*To be done*
List each line in which the string "caption" appears.

- - -

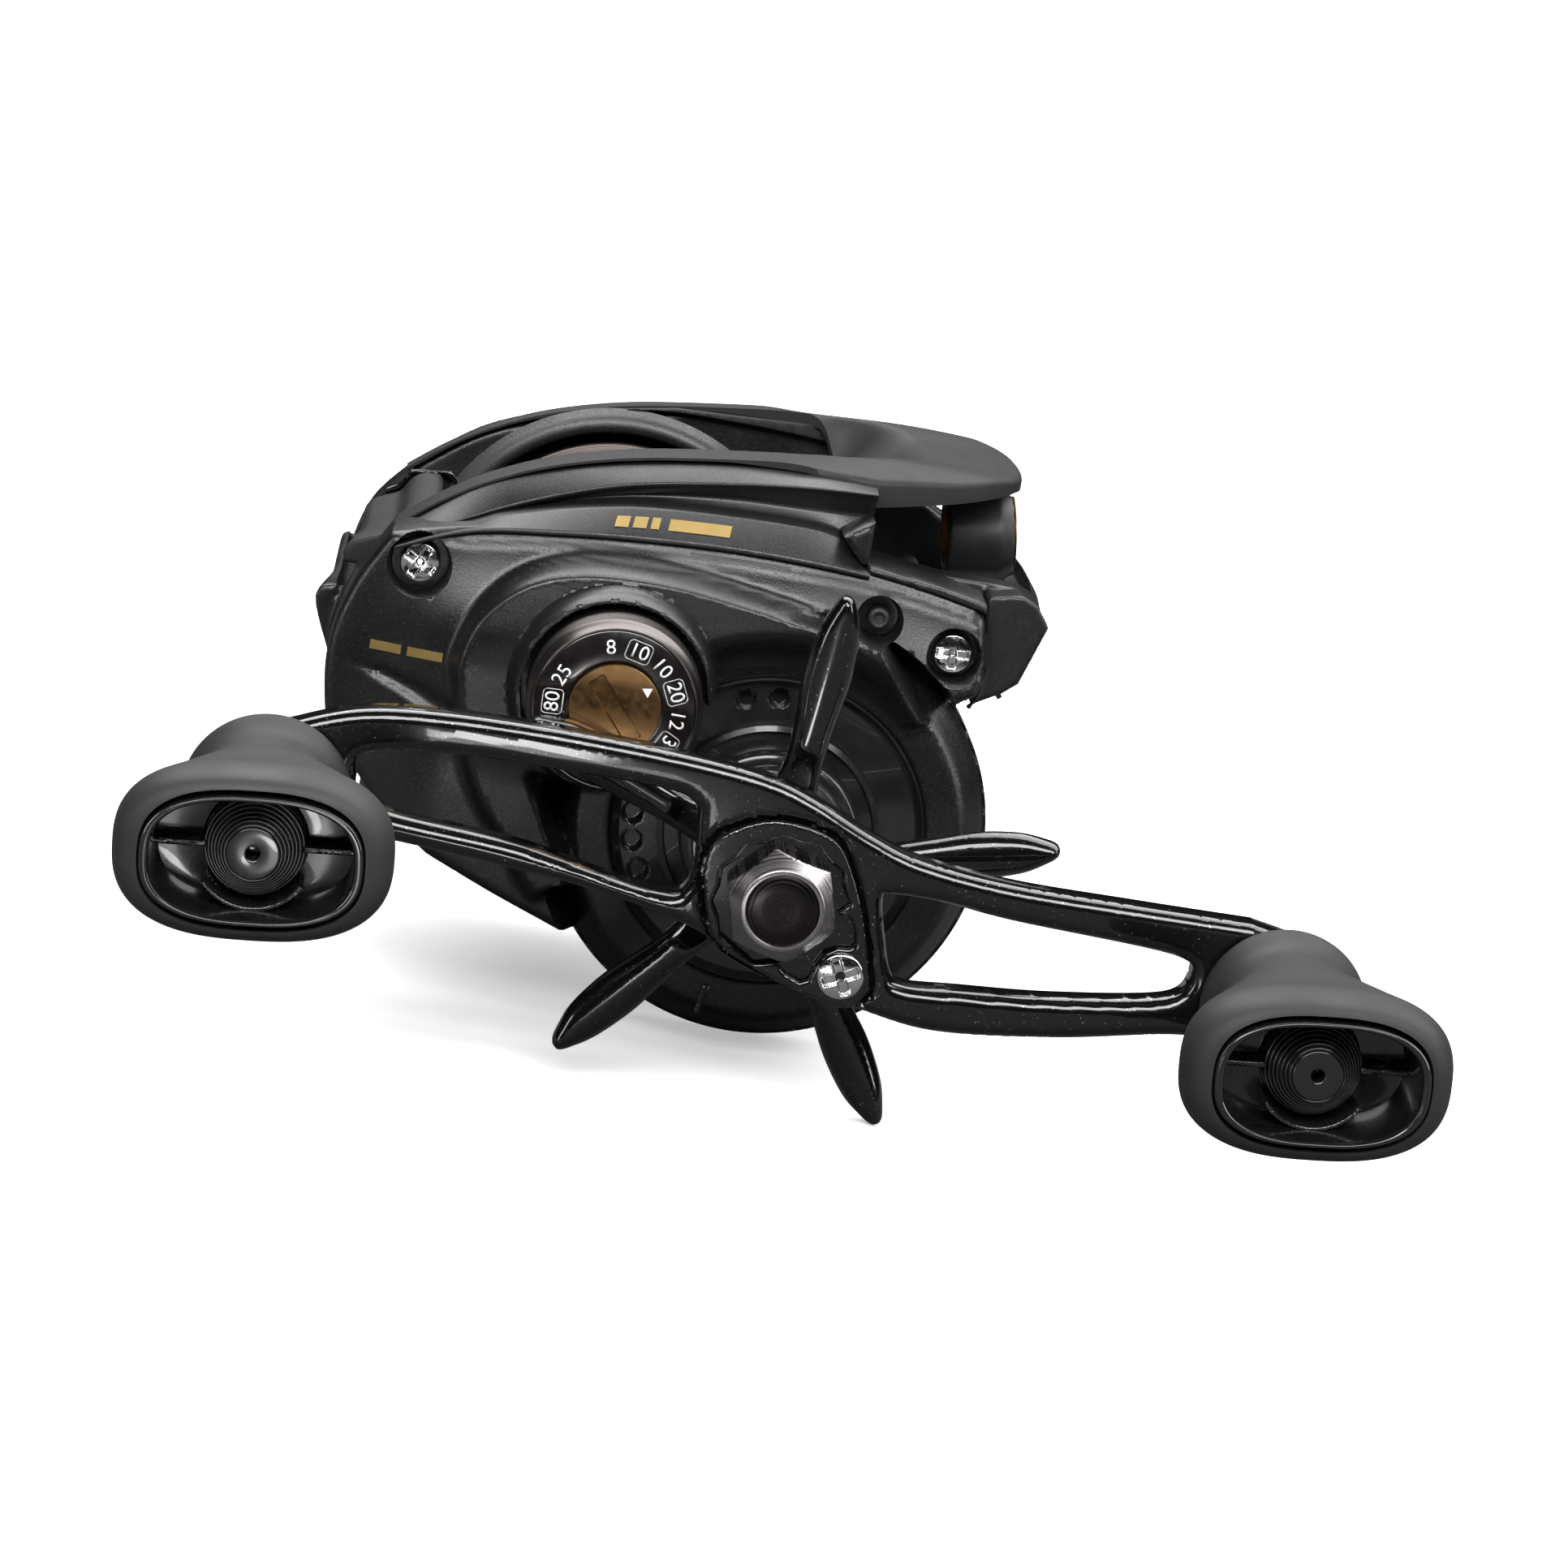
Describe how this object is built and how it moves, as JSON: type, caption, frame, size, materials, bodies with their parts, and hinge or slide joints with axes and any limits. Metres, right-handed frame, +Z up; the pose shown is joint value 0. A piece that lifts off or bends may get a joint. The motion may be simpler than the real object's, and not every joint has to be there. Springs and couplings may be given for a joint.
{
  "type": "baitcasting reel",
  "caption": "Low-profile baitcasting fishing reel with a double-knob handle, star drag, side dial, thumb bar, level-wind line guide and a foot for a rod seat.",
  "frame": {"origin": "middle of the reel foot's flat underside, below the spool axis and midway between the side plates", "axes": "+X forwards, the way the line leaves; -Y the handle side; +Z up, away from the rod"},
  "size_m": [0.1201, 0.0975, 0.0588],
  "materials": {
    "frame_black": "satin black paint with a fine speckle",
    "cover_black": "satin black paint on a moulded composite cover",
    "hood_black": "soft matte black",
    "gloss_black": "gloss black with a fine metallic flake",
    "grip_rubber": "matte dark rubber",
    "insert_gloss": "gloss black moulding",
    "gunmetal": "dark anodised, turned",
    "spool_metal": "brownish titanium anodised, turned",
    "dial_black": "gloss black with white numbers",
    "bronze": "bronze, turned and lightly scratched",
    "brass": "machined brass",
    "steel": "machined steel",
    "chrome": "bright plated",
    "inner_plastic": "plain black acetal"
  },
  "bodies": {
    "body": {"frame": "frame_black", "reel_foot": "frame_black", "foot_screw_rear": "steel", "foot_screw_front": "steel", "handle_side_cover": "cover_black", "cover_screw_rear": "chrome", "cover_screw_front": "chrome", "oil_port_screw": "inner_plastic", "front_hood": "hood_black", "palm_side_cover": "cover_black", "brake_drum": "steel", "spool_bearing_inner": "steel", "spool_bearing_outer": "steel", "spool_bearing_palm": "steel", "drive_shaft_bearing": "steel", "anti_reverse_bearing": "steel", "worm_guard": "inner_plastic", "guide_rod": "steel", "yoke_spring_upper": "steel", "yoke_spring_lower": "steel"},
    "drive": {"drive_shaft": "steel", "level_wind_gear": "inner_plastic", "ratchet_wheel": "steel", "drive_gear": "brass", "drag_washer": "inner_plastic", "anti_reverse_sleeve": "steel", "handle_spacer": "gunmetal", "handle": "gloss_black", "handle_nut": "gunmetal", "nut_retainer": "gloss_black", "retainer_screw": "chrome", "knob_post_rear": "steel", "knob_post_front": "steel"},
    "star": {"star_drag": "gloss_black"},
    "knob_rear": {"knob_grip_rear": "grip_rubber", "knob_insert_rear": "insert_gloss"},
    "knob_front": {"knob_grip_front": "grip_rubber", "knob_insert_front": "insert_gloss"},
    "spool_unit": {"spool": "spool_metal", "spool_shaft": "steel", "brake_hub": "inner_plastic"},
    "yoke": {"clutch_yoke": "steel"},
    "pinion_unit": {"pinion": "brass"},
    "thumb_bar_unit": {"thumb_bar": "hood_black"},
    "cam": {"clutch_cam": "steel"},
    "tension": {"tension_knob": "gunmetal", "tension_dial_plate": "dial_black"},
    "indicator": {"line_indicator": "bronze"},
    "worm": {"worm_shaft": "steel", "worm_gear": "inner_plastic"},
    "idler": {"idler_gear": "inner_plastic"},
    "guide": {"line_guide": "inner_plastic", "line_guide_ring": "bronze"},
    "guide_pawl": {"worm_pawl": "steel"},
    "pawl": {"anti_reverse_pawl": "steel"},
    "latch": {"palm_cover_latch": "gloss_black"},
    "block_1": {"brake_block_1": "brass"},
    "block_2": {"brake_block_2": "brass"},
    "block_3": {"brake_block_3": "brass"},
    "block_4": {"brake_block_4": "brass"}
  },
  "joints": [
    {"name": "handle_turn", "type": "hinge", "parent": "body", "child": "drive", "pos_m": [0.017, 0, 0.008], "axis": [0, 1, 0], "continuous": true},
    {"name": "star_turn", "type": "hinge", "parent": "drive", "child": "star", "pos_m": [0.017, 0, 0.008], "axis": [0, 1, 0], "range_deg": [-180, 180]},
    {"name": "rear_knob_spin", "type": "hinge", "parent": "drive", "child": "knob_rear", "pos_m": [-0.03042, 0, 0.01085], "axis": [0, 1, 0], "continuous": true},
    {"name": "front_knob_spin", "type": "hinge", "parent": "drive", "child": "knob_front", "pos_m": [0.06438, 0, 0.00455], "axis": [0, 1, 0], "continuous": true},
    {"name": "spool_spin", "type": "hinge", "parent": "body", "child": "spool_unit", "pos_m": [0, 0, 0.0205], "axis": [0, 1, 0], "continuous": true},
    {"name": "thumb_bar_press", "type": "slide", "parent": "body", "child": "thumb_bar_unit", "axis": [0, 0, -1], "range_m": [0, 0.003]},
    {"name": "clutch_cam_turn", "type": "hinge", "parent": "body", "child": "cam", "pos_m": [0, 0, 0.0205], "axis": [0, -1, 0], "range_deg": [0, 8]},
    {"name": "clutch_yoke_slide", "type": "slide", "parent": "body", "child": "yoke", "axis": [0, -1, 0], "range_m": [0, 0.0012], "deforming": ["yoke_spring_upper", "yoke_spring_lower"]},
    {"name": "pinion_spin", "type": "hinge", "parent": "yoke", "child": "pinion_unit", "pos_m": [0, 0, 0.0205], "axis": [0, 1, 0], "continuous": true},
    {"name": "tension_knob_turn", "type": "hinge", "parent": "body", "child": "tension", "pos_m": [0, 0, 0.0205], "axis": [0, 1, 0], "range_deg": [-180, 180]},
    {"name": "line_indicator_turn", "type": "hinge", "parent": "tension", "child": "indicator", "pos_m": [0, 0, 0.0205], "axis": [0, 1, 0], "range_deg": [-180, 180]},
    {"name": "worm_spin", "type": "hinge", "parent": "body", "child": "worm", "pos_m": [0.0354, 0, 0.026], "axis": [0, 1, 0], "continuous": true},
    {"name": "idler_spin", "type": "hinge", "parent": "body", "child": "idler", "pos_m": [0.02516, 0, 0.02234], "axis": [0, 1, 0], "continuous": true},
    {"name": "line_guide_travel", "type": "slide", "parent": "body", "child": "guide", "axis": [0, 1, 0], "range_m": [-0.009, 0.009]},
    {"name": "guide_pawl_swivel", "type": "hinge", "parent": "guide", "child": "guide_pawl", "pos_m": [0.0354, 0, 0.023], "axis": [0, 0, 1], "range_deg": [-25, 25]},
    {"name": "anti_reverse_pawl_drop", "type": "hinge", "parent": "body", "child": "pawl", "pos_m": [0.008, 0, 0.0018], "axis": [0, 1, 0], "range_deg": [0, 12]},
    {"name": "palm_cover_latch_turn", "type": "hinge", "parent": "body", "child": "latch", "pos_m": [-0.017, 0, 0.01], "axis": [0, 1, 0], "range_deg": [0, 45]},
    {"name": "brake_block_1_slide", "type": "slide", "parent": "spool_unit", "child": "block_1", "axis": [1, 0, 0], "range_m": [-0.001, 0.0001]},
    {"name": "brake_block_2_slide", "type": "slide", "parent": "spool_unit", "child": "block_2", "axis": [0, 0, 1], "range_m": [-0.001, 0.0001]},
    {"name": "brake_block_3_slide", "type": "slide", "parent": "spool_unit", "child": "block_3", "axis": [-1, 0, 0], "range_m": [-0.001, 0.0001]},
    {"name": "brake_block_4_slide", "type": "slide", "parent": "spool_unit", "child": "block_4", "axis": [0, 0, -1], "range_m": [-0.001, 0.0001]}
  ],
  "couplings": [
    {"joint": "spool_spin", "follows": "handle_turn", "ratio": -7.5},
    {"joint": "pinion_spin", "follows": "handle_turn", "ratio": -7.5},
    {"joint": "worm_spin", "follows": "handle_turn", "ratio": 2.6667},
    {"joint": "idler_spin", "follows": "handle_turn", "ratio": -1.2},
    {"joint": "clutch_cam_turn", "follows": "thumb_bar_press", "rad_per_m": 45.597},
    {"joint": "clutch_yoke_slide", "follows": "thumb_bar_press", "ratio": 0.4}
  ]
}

- - -

*Result*
Describe how this object is built and how it moves, as JSON: type, caption, frame, size, materials, bodies with their parts, and hinge or slide joints with axes and any limits. Metres, right-handed frame, +Z up; the pose shown is joint value 0. A piece that lifts off or bends may get a joint. The motion may be simpler than the real object's, and not every joint has to be there. Springs and couplings may be given for a joint.
  "caption": "Low-profile baitcasting fishing reel with a double-knob handle, star drag, side dial, thumb bar, level-wind line guide and a foot for a rod seat.",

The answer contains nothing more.